This 57 yo male with no past medical history had sudden onset of chest pain while sleeping. He called 911 at midnight and his prehospital ECG (unavailable) showed acute MI and the cath lab was activated 20 minutes prior to arrival, giving cath lab personnel time to drive into the hospital as the patient was being transported.
The Door to Balloon time was 34 minutes, time from symptom onset to opening of a 100% occluded wraparound (type III) LAD was about 80 minutes (very short). Nevertheless, the patient suffered a large myocardial infarction, with a peak troponin I of 290 ng/ml.

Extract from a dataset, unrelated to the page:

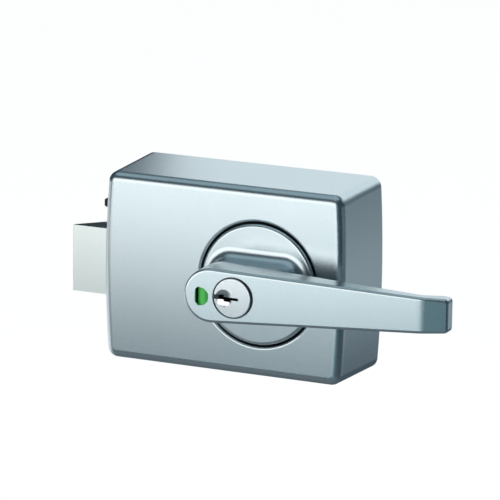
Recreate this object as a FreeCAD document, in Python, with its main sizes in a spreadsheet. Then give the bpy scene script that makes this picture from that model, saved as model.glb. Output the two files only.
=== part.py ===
import FreeCAD, Part
import Sketcher
import math
import os

# Lever lockset: a surface lock for a door, with a latch bolt, a deadlocking plunger and an inside lever.
# The origin is on the lever's axis at the door's face. The front faces -Y, the bolt points to -X,
# the lever's grip to +X, and +Z is up. All lengths are in millimetres.

# Driving dimensions, one name each.
SIZES = {
    # Case
    "case_left": 60, "case_right": 32, "case_high": 70, "case_rise": 0.6, "case_deep": 33.5,
    "side_wall": 2.2, "front_wall": 2.5, "left_bow": 1.6, "right_bow": 1.3, "draft": 1.6,
    "corner_round": 4, "front_round": 3.2, "hole_radius": 22.6, "hole_lip": 0.9,
    # Bosses in the case and the screws in them
    "boss_radius": 3.4, "small_screw": 1.5, "small_head": 2.8, "head_thick": 1.1, "thread_long": 8,
    "cover_boss_left_in": 11, "cover_boss_right_in": 5.7, "cover_boss_top_in": 7.8,
    "bearing_boss_side": 20.5, "bearing_boss_up": 18.5, "bearing_boss_long": 4,
    # Plates, and the ledge and the hooks that hold the case on them
    "ledge_front": 4.5, "ledge_back": 2.4, "ledge_in": 3, "ledge_half": 17,
    "hook_in": 5.5, "hook_thick": 2, "hook_wide": 6, "hook_up": 8, "finger_thick": 2.2, "finger_gap": 0.8,
    "cover_gap": 0.8, "plate_round": 1.8, "bearing_round": 3, "tab_half": 3.5, "screw_gap": 0.1,
    "cover_screw_long": 9.2, "bearing_screw_long": 5.8, "slot_half": 1.6, "slot_wide": 0.7,
    "plate_thick": 2, "plate_gap": 0.3, "flange_deep": 11, "flange_thick": 2, "flange_high": 52,
    "cover_thick": 1.5, "cover_front": 5, "bearing_thick": 2, "bearing_wide": 48.4, "bearing_high": 46.8,
    "door_hole": 2.6, "door_hole_pitch": 70, "door_hole_rise": 50, "door_hole_mid": 14,
    "tie_hole_pitch": 27, "bar_hole": 8.5,
    "case_screw": 2, "case_screw_rise": 44, "case_screw_in": 6, "case_screw_long": 5.5,
    "case_head": 3.9, "case_head_deep": 2,
    # Lever
    "lever_front": 54.9, "lever_lean": 5.8, "lever_left": 18.1, "lever_bend": 67.2, "lever_back": 43.3,
    "lever_end": 76.1, "head_half": 9.7, "grip_half": 6, "edge_round": 1.1,
    "disc_radius": 21.8, "disc_front": 34, "disc_round": 1.2,
    "neck_left": 16.5, "neck_right": 16.4, "neck_half": 8.8, "neck_corner": 6.5,
    "shoulder_radius": 19, "hub_radius": 17, "hub_flat": 15.4, "hub_end": 20.4,
    "grip_block_back": 5, "grip_block_long": 24, "grip_corner": 1.6, "facet_fall": 4.1,
    "bend_touch": 1.4, "past": 3, "face_room": 22, "back_bend_in": 1.2, "back_bend_long": 5.2,
    "back_bend_fall": 3.3, "back_room": 9, "set_screw_in": 1.8, "set_screw_long": 11,
    "set_screw_hole_long": 12, "lever_swing": 40,
    # Lever's cam and clip
    "cam_thick": 2.5, "cam_ring": 20, "cam_arm": 6, "bolt_travel": 15.5, "clip_thick": 0.9,
    "clip_groove": 1.1, "groove_deep": 1.8, "clip_reach": 2, "clip_mouth": 3,
    # Key cylinder
    "plug_radius": 6.35, "plug_face": 7, "plug_hole": 7.4, "plug_stand": 0.7, "plug_flange": 2.9,
    "barrel_radius": 8.6, "barrel_end": 24.5, "chamber_reach": 14.9, "chamber_half": 3.8,
    "pin_radius": 1.4, "pin_pitch": 4, "first_pin_in": 5.2, "key_slot": 1.5, "key_slot_reach": 2.4,
    "dimple_radius": 3.1, "dimple_deep": 0.7, "dimple_low": 0.25, "tail_radius": 5, "tail_long": 2.1,
    "face_round": 0.3, "slot_mouth_start": 8, "slot_mouth_end": 3.2, "slot_step_end": 0.6, "slot_lap": 0.2,
    "slot_rise": 0.5, "slot_end": 29, "thread_deep": 7, "chamber_margin": 2.4, "pin_hole_start": 4,
    "cover_margin": 1.8, "cover_half": 2.2, "cover_deep": 1.25, "seat_deep": 1.3, "shear_gap": 0.12,
    "driver_long": 3.28, "pin_spring_outer": 1.25, "pin_spring_inner": 0.8, "pin_spring_gap": 0.1,
    "key_pin_1": 2.6, "key_pin_2": 3.1, "key_pin_3": 2.8, "key_pin_4": 3.4, "key_pin_5": 3,
    "key_pin_end": 0.25,
    "cam_disc": 7, "cam_disc_thick": 2, "cam_nose_half": 2, "cam_nose_start": 4,
    "cam_nose_end": 8.2, "cam_screw_head": 5.8, "cam_screw_head_thick": 0.9, "cam_screw_long": 6.5,
    "cam_screw_slot": 0.5,
    # Indicator
    "drum_radius": 2.6, "drum_high": 7.8, "drum_left": 11.5, "drum_in": 2.5, "window_left": 13.8,
    "window_right": 9.1, "window_up": 3, "window_down": 3.7, "window_bow": 5.5, "window_deep": 9,
    "axle_radius": 0.8, "axle_reach": 0.7, "drum_gap": 0.1, "carrier_right": 9,
    "carrier_wall": 0.6, "carrier_side": 0.7, "carrier_end": 0.9, "carrier_rear": 1,
    # Return spring, follower and its clip
    "return_inner": 0.6, "return_outer": 1.9, "return_thick": 3.4, "return_gap": 0.25,
    "follower_radius": 8, "follower_flange": 10.5, "flange_long": 2, "follower_arm_front": 11.8,
    "follower_arm_back": 9.4, "arm_half": 2.5, "arm_reach": 25.5, "bar_slot_wide": 2.4, "bar_slot_long": 9.2,
    "follower_groove": 7, "follower_groove_front": 2.85, "follower_groove_long": 0.6, "follower_clip": 0.5,
    "follower_clip_radius": 9.6, "arm_start": 3,
    # Bolt
    "bolt_high": 24.3, "bolt_front": 27, "bolt_back": 12, "bolt_tip": 76, "bolt_nose": 0.8,
    "bolt_bevel": 13.2, "bolt_end": 42, "tail_front": 17.5, "tail_thick": 3, "tail_half": 9,
    "tail_lap": 8, "tail_right": 6, "tail_arm": 12,
    "lug_thick": 2.5, "lug_high": 5.4, "lug_back": 9.2, "rivet_radius": 1.5, "rivet_up": 5, "rivet_in": 4,
    "ear_right": 13, "ear_thick": 3, "spring_wall": 20, "post_left": 30, "spring_wire": 0.8,
    "spring_seat": 0.2,
    "guide_head": 1.4, "guide_head_thick": 1.2, "guide_pin": 2, "guide_pin_left": 20, "spring_radius": 3,
    "spring_down": 15,
    # Deadlocking plunger and its detent
    "plunger_front": 20, "plunger_thick": 3, "plunger_tip": 66.8, "plunger_low_in": 17.9,
    "plunger_top_in": 13.7,
    "plunger_travel": 4.5, "ramp_rise": 0.3, "ramp_low_in": 19.6,
    "ramp_start": -57.4, "plunger_end": 41, "nose_bevel_long": 3.4, "nose_bevel_high": 1.6,
    "nose_corner": 0.4,
    "nose_back": 2, "plunger_side": 1, "plunger_over": 1.5, "plunger_spring_outer": 1.9,
    "plunger_spring_inner": 1.2, "plunger_spring_in": 14.4, "detent_left": 50, "detent_wide": 5,
    "detent_over": 0.5, "detent_under": 1, "detent_rest": 0.35, "detent_gap": 0.1, "cheek_thick": 1.8,
    "guide_up": 0.8, "guide_top": 3.1,
    # Running gaps
    "hub_back": 2.4, "run_gap": 0.05, "slide_gap": 0.15, "near_gap": 0.3, "disc_gap": 0.8,
}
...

There was a large anterolateral, anteroseptal, anteroapical, and distal inferior wall motion abnormality, with EF of 30-35%. The convalescent echo several weeks later will tell us how much of this is due to (irreversible) infarction vs. temporary "stunning". His follow-up ECG the next day is shown below.

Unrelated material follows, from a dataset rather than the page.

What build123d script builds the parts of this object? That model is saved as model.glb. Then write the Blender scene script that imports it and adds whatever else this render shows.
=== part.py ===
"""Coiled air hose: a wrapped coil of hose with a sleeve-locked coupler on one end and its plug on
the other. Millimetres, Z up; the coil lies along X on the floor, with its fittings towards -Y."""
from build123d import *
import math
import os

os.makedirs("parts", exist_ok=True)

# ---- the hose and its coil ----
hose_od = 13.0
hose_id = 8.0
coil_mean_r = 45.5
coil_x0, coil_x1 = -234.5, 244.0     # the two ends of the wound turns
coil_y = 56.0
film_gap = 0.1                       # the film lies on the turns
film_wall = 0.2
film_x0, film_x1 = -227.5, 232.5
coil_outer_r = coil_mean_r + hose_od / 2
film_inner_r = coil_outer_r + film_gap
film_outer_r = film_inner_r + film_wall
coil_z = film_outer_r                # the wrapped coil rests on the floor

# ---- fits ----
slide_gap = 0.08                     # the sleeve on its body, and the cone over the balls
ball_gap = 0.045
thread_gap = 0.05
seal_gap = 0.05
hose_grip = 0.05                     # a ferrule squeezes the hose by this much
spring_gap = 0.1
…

There are "reperfusion" T-waves in V1-V6 and I, aVL. There is a QS-wave in V2, and QR-wave in aVL, and poor R-wave progression in V3 and V4, all diagnostic of anterolateral MI, subacute. |
This demonstrates:
1) hyperacute T-waves, with loss of R-wave amplitude such that the T-wave towers over the R-wave
2) that the computer again misses a clearly diagnostic STEMI
3) that a large STEMI may not meet any millimeter criteria for STEMI (there are several published criteria, and the only one met here is 1 mm in two consecutive leads, an extremely non-specific criterion. In fact, no STE millimeter criterion has adequate accuracy)
4) that even with rapid reperfusion, much myocardium may be lost.